Fourth, I've spoken a great deal in recent months about financial inclusion. Part of the mission of any financial institution should be to promote financial inclusion—and it is for us. The Citi Foundation supports a variety of non-profit organizations that work to bring financial services within reach of the world's 2.5 billion unbanked. We also work through our for-profit business lines to promote financial inclusion in our day-to-day activities. We will continue our efforts to become the leading financial institution in promoting financial inclusion.
Finally, I encourage everyone who has an iPad to download our new app on which you can view our 2010 Annual Report. More functionality—including access to important press releases, earnings information and other announcements—is on the way. And, for next year, I also encourage everyone who does not need a paper copy of the Annual Report to sign up for electronic delivery. The savings in printing costs and benefits for the environment are well worth the few seconds it takes to elect this option.

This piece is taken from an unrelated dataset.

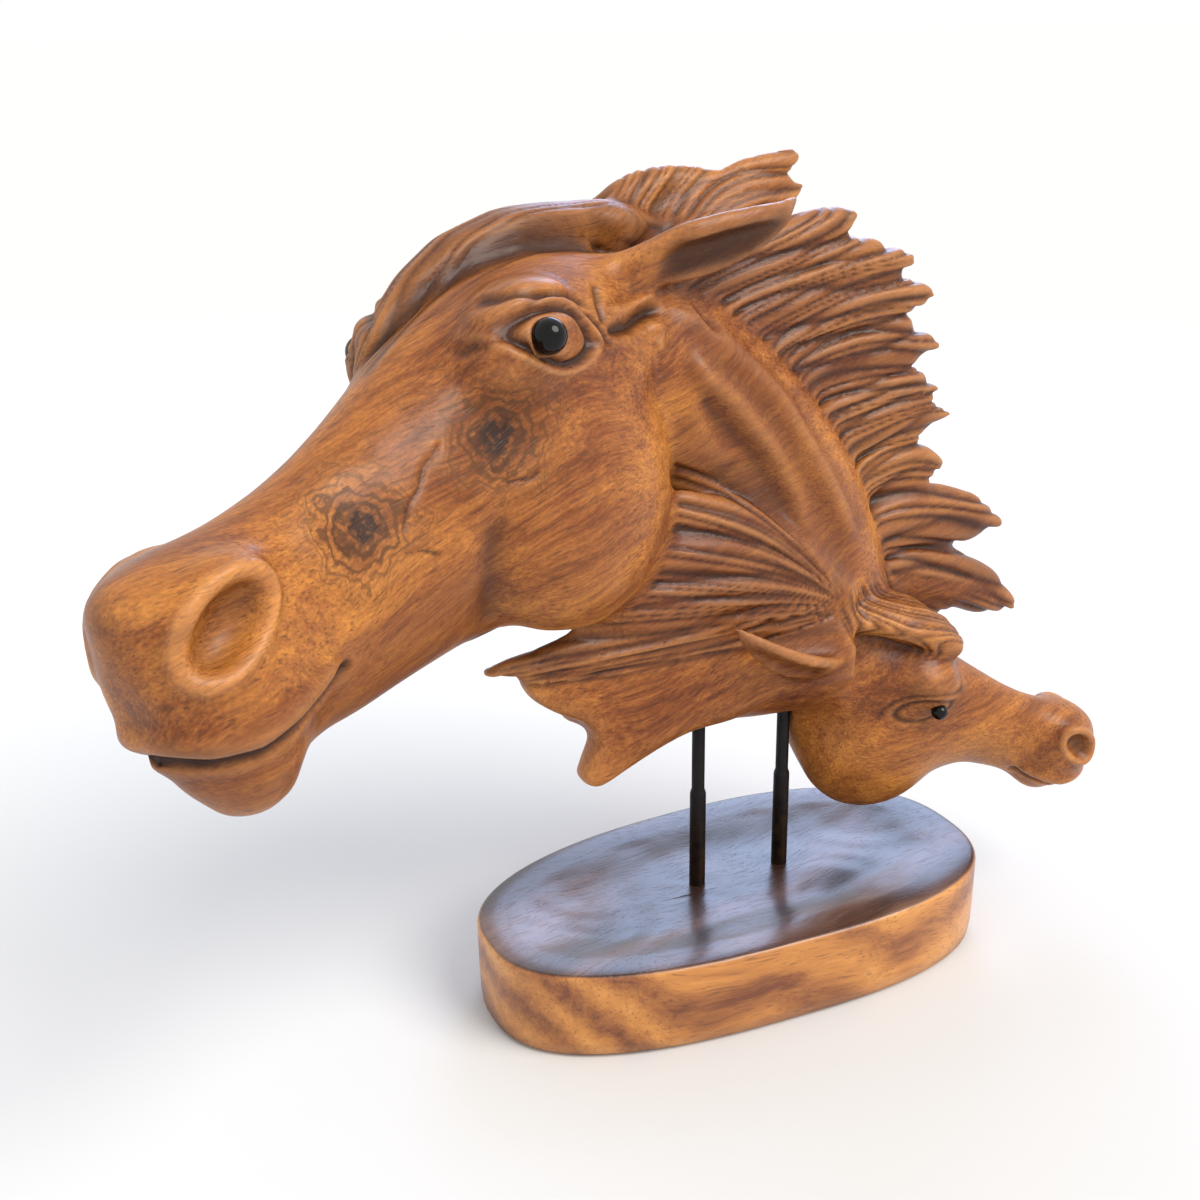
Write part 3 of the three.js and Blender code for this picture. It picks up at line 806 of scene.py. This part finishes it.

Before I close, I want to thank the members of our board—and particularly you, Mr. Chairman—for their guidance, support and hard work. I thank my colleagues in management for their tireless execution of our strategy. I want to thank the 260,000 people who operate every aspect of this business on a day-to-day basis. Their hard work, dedication, and professionalism saw us through the financial crisis, restored our profitability and will see us achieve much more in years to come. Finally, I want to thank you, our shareholders, for your support and patience. I am honored and pleased to be able to give you this report today.
Thank you. Now we're happy to take your questions.